The text and structures package implementation uses a doubly-linked list (typo resulted in actual code for singly-linked list). The doubly-linked list wastes space (sort of like our using a doubly-linked circular list for Josephus when a singly-linked list would have sufficed) unnecessarily.
The main problem with this is that deletions and additions to the queue will result in elements removed from the left side and added to the right side. Thus the queue will "walk" off to the right over time, even if it remains the same size (e.g., imagine what happens after 100 adds and 100 removes). While the vector will keep growing to compensate, the Vector will keep growing and each time it grows, it will cost twice as much.
Alternatively we could change the deletions so that the element at the head (0 index) is actually removed. However this would make the remove method O(n).
Suppose we can set an upper bound on the maximum size of the queue.
How can we solve the problem of the queue "walking" off one end of the array?

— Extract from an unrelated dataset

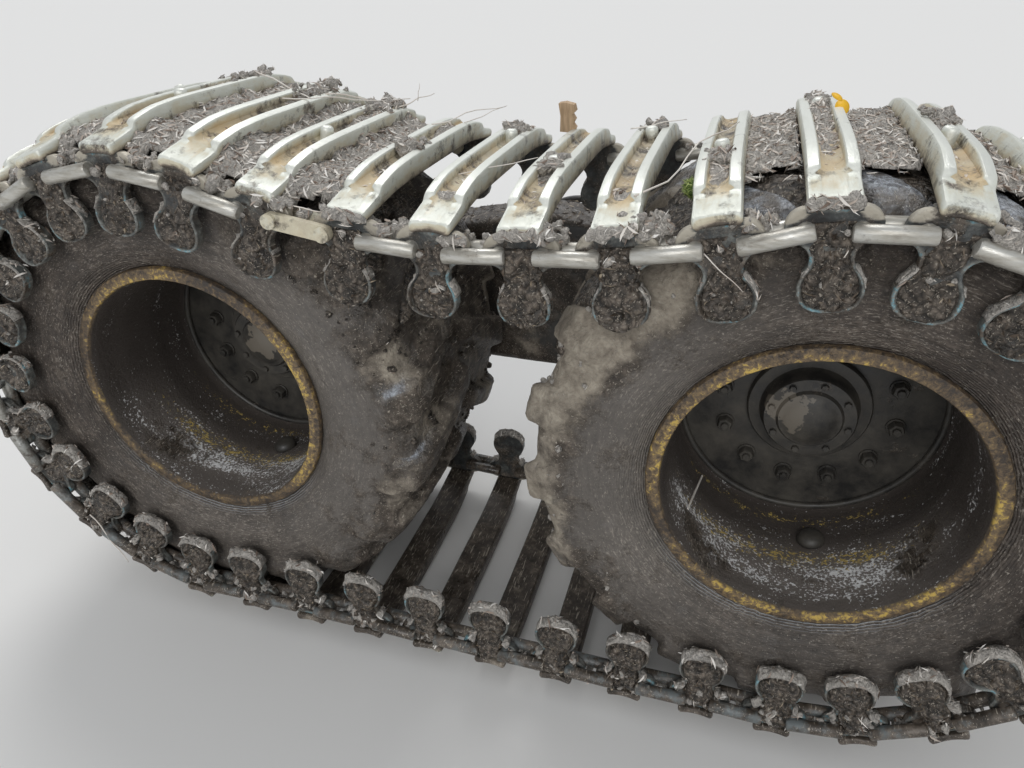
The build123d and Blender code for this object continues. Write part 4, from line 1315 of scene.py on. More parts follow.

Instead we try a 'Circular' Array Implementation w/ "references" (subscripts) referring to the head and tail of the list.
We increase the subscripts by one when we add or remove an element from the queue. In particular, add 1 to front when you remove an element and add 1 to rear when you add an element. If nothing else is done, you soon bump up against the end of the array, even if there is lots of space at the beginning (which used to hold elements which have now been removed from the queue).
To avoid this, we become more clever. When you walk off one end of the array, we go back to beginning. Use
index = (index + 1) mod MaxQueue
to
walk forward. This avoids the problem with falling off of the end of the
array.
Exercise: Before reading futher, see if you can figure out the representation of a full queue and empty queue and how you can tell them apart.
Notice that the representation of a full queue and an empty queue can have identical values for front and rear.
The only way we can keep track of whether it is full or empty is to keep track of the number of elements in the queue. (But notice we now don't have to keep track of the rear of the queue, since it is count-1 after front.)
There is an alternative way of keeping track of the front and rear which allow you to determine whether it is full or empty without keeping track of the number of elements in the queue. Always keep the rear pointer pointing to the slot where the next element added will be put. Thus an empty queue will have front = rear. We will say that a queue is full if front = rear + 1 (mod queue_length). When this is true, there will still be one empty slot in the queue, but we will sacrifice this empty slot in order to be able to determine whether the queue is empty or full.
public class QueueArray implements Queue
{
protected Object data[]; // array of the data
protected int head; // next dequeue-able value
protected int count; // # elts in queue
public QueueArray(int size)
// post: create a queue capable of holding at most size values.
{
data = new Object[size];
head = 0;
count = 0;
}
public void enqueue(Object value)
// post: the value is added to the tail of the structure
{
Assert.pre(!isFull(),"Queue is not full.");
int tail = (head + count) % data.length;
data[tail] = value;
count++;
}
public Object dequeue()
// pre: the queue is not empty
// post: the element at the head of the queue is removed and returned
{
Assert.pre(!isEmpty(),"The queue is not empty.");
Object value = data[head];
head = (head + 1) % data.length;
count--;
return value;
}
public Object peek()
// pre: the queue is not empty
// post: the element at the head of the queue is returned
{
Assert.pre(!isEmpty(),"The queue is not empty.");
return data[head];
}
...
public int size()
// post: returns the number of elements in the queue.
{
return count;
}
public void clear()
// post: removes all elements from the queue.
{
// we could remove all the elements from the queue.
count = 0;
head = 0;
}
public boolean isFull()
// post: returns true if the queue is at the capacity.
{
return count == data.length;
}
public boolean isEmpty()
// post: returns true iff the queue is empty
{
return count == 0;
}
}
The complexity of operations for the array implementation of the queue is the same as for the linked list implementation.
There are the same trade-offs between the two implementations in terms of space and time as with stacks above. Notice that we do not bother to set array entry for dequeued element to null. Similarly with clear. Thus the garbage collector would not be able to sweep up removed elements even if not in use elsewhere. It would probably make sense to be more consistent with Vector and clean up behind ourselves.